Joanna Bourke is Professor Emerita of History at Birkbeck, University of London, and a Fellow of the British Academy. She is the prize-winning author of fifteen books, as well as over 120 articles in academic journals. In 2014, she was the author of The Story of Pain: From Prayer to Painkillers. In 2022, she published Disgrace: Global Reflections on Sexual Violence. Among others, she is the author of Dismembering the Male: Men’s Bodies, Britain, and the Great WarAn Intimate History of Killing (which won the Wolfson Prize and the Fraenkel Prize) and Fear: A Cultural HistoryWhat it Means To Be Human. She is currently writing a book entitled Evil Women. Her books have been translated into Chinese, Russian, Spanish, Catalan, Italian, Portuguese, Czech, Turkish, and Greek.

Katie Barclay is Future Fellow and Professor at the University of Macquarie, Sydney. She writes widely on the history of emotions, gender, and family life.

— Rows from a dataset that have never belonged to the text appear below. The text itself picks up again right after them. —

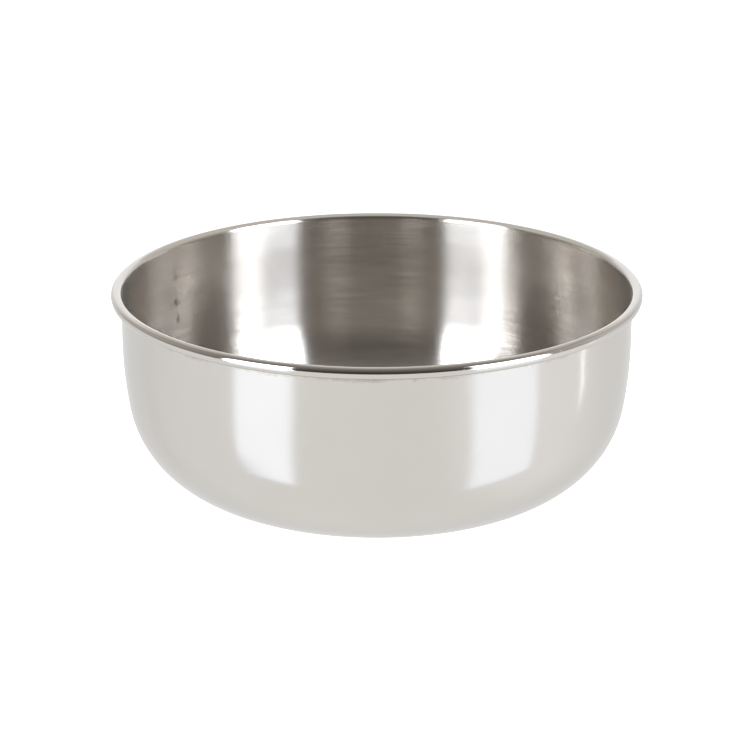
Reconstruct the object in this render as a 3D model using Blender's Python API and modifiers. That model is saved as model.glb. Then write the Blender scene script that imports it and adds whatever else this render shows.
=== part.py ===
"""Mixing bowl, drawn in one piece from a disc of stainless steel sheet, its edge curled outward into a bead.

Metres, +Z up. The origin is the centre of the circle that the bowl stands on.
The bowl is one solid: the middle of the sheet's thickness is drawn as a profile of lines and arcs, turned
about the Z axis and given the sheet's thickness.
"""

import math

import bpy

# Driving dimensions, in metres. Radii of the bends are those of the bowl's outside.
RIM_DIAMETER = 0.240  # across the outside of the bead
HEIGHT = 0.093  # from the standing ring to the top of the bead
SHEET = 0.0007  # thickness of the steel
BEAD_DIAMETER = 0.0052  # outside of the curled edge
CURL_GAP = 0.0003  # between the cut edge of the curl and the wall
CORNER_RADIUS = 0.047  # bend from the base into the wall
HAUNCH_RADIUS = 0.195  # gentler bend from the corner to the upright part of the wall
HAUNCH_TURN = math.radians(9)  # how far the haunch turns
STAND_WIDTH = 0.006  # flat ring that the bowl stands on
PANEL_RISE = 0.0008  # how far the base is pushed up inside the standing ring
PANEL_BEND_RADIUS = 0.004  # both bends of the step between the ring and the raised panel

# Fineness of the facets.
STEPS_AROUND = 60
CORNER_STEPS = 11
HAUNCH_STEPS = 2
CURL_STEPS = 14
PANEL_BEND_STEPS = 2

STEEL_COLOUR = (0.62, 0.60, 0.57, 1.0)
STEEL_ROUGHNESS = 0.22
MERGE_DISTANCE = 0.00001  # joins the turned copies of the point on the axis


def clear_scene():
    """Removes every object that the file opened with."""
    for existing in list(bpy.data.objects):
        bpy.data.objects.remove(existing)


def steel():
    """The bowl's one material."""
    material = bpy.data.materials.new("stainless_steel")
    material.use_nodes = True
    shader = material.node_tree.nodes["Principled BSDF"]
    shader.inputs["Base Color"].default_value = STEEL_COLOUR
    shader.inputs["Metallic"].default_value = 1.0
    shader.inputs["Roughness"].default_value = STEEL_ROUGHNESS
    return material


def arc(centre, radius, start, end, steps):
    """Points (x, z) along an arc, from the angle start to the angle end, both in radians from +X."""
    angles = [start + (end - start) * i / steps for i in range(steps + 1)]
    return [(centre[0] + radius * math.cos(a), centre[1] + radius * math.sin(a)) for a in angles]


def curl_profile(wall_x, half_sheet):
    """The bead: up the inside, over the top, and round underneath until the cut edge nears the wall."""
    radius = BEAD_DIAMETER / 2 - half_sheet
    centre = (wall_x + radius, HEIGHT - BEAD_DIAMETER / 2)
    room = radius - half_sheet - CURL_GAP
    under = math.acos(-room / (BEAD_DIAMETER / 2))
    return arc(centre, radius, math.pi, -under, CURL_STEPS)


def wall_profile(wall_x, half_sheet):
    """The corner and the haunch, which meet with one tangent, as far as the upright part of the wall."""
    corner = CORNER_RADIUS - half_sheet
    haunch = HAUNCH_RADIUS - half_sheet
    corner_centre = (
        wall_x - haunch + (haunch - corner) * math.cos(HAUNCH_TURN),
        CORNER_RADIUS,
    )
    haunch_centre = (wall_x - haunch, CORNER_RADIUS + (haunch - corner) * math.sin(HAUNCH_TURN))
    bend = arc(corner_centre, corner, -math.pi / 2, -HAUNCH_TURN, CORNER_STEPS)
    return bend + arc(haunch_centre, haunch, -HAUNCH_TURN, 0, HAUNCH_STEPS)[1:]


def base_profile(stand_x, half_sheet):
    """The raised panel from the axis outward, and the step down from it to the standing ring's inner edge."""
    turn = math.acos(1 - PANEL_RISE / (2 * PANEL_BEND_RADIUS))
    run = PANEL_BEND_RADIUS * math.sin(turn)
    ring_x = stand_x - STAND_WIDTH
    top = half_sheet + PANEL_RISE
    upper = arc(
        (ring_x - 2 * run, top - PANEL_BEND_RADIUS),
        PANEL_BEND_RADIUS,
        math.pi / 2,
        math.pi / 2 - turn,
        PANEL_BEND_STEPS,
    )
    lower = arc(
        (ring_x, half_sheet + PANEL_BEND_RADIUS),
        PANEL_BEND_RADIUS,
        -math.pi / 2 - turn,
        -math.pi / 2,
        PANEL_BEND_STEPS,
    )
    return [(0, top)] + upper + lower[1:]


def bowl_profile():
    """The whole line (x, z) along the middle of the sheet, from the centre of the base to the cut edge."""
    half_sheet = SHEET / 2
    wall_x = RIM_DIAMETER / 2 - BEAD_DIAMETER + half_sheet
    wall = wall_profile(wall_x, half_sheet)
    stand_x = wall[0][0]
    return base_profile(stand_x, half_sheet) + wall + curl_profile(wall_x, half_sheet)


def turned(name, profile, collection):
    """An open profile turned a full circle about Z."""
    mesh = bpy.data.meshes.new(name)
    points = [(x, 0, z) for x, z in profile]
    mesh.from_pydata(points, [(i, i + 1) for i in range(len(points) - 1)], [])
    shape = bpy.data.objects.new(name, mesh)
    collection.objects.link(shape)
    screw = shape.modifiers.new("turn", "SCREW")
    screw.axis = "Z"
    screw.steps = STEPS_AROUND
    screw.render_steps = STEPS_AROUND
    screw.use_merge_vertices = True
    screw.merge_threshold = MERGE_DISTANCE
    screw.use_smooth_shade = True
    return shape


def give_thickness(shape):
    """Thickens a surface to the sheet's thickness, half of it to each side."""
    solidify = shape.modifiers.new("sheet", "SOLIDIFY")
    solidify.thickness = SHEET
    solidify.offset = 0
    solidify.use_even_offset = True


def main():
    """Builds the bowl in its own collection."""
    clear_scene()
    collection = bpy.data.collections.new("mixing_bowl")
    bpy.context.scene.collection.children.link(collection)
    bowl = turned("bowl", bowl_profile(), collection)
    give_thickness(bowl)
    bowl.data.materials.append(steel())


main()
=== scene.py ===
"""A stainless steel mixing bowl: one spun sheet, mirror-polished outside and on its bead, brushed inside."""

import logging
import math
from dataclasses import dataclass, field
from enum import Enum

import bpy
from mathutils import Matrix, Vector


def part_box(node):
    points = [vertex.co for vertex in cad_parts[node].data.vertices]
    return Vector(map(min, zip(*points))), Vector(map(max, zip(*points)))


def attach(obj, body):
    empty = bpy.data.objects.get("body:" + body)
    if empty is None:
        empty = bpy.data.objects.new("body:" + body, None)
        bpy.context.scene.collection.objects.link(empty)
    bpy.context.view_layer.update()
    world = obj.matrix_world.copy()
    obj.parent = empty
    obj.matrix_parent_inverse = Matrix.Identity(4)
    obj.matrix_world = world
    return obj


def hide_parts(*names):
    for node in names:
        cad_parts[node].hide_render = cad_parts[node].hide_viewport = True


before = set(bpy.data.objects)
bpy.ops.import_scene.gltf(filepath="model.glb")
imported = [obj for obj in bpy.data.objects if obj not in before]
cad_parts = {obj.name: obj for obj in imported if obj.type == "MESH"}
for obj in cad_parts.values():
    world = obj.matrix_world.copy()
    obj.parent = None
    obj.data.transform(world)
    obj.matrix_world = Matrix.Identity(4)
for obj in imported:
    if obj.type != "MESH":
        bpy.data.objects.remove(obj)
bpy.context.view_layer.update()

LOG = logging.getLogger("mixing_bowl")
FULL_TURN = 2 * math.pi
NOISE_LOW, NOISE_HIGH = 0.35, 0.65  # nearly all values of a noise lie between these
WHITE = (1.0, 1.0, 1.0)
BLACK = (0.0, 0.0, 0.0)
Colour = tuple[float, float, float]
Place = tuple[float, float, float]


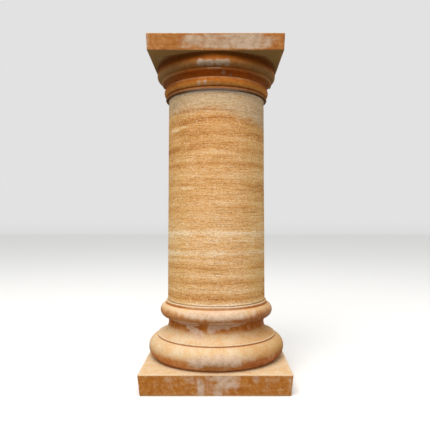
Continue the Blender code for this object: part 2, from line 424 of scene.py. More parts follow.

Her publications include, among others, Caritas: Neighbourly Love and the Early Modern Self (2021) and Men on Trial: Performing Emotion, Embodiment and Identity, 1800-1845 (2019). She is currently working on a short monograph on the production of the self in the contemporary university.

Jan van Dijkhuizen is Reader in English Literature at Leiden University. His research focuses on early modern literature, with a special interest in the interactions between literature and religion, the cultural history of the body and the senses, manuscript culture, and the afterlives of early modern literary works. He is the author of Devil Theatre: Demonic Possession and Exorcism in English Renaissance Drama, 1558–1642 (2007), Pain and Compassion in Early Modern English Literature and Culture (2012), and A Literary History of Reconciliation: Power, Remorse and the Limits of Forgiveness (2018). He currently leads a research project on the ‘Poetics of Olfaction in Early Modernity’ (poem), funded by the Dutch Research Council.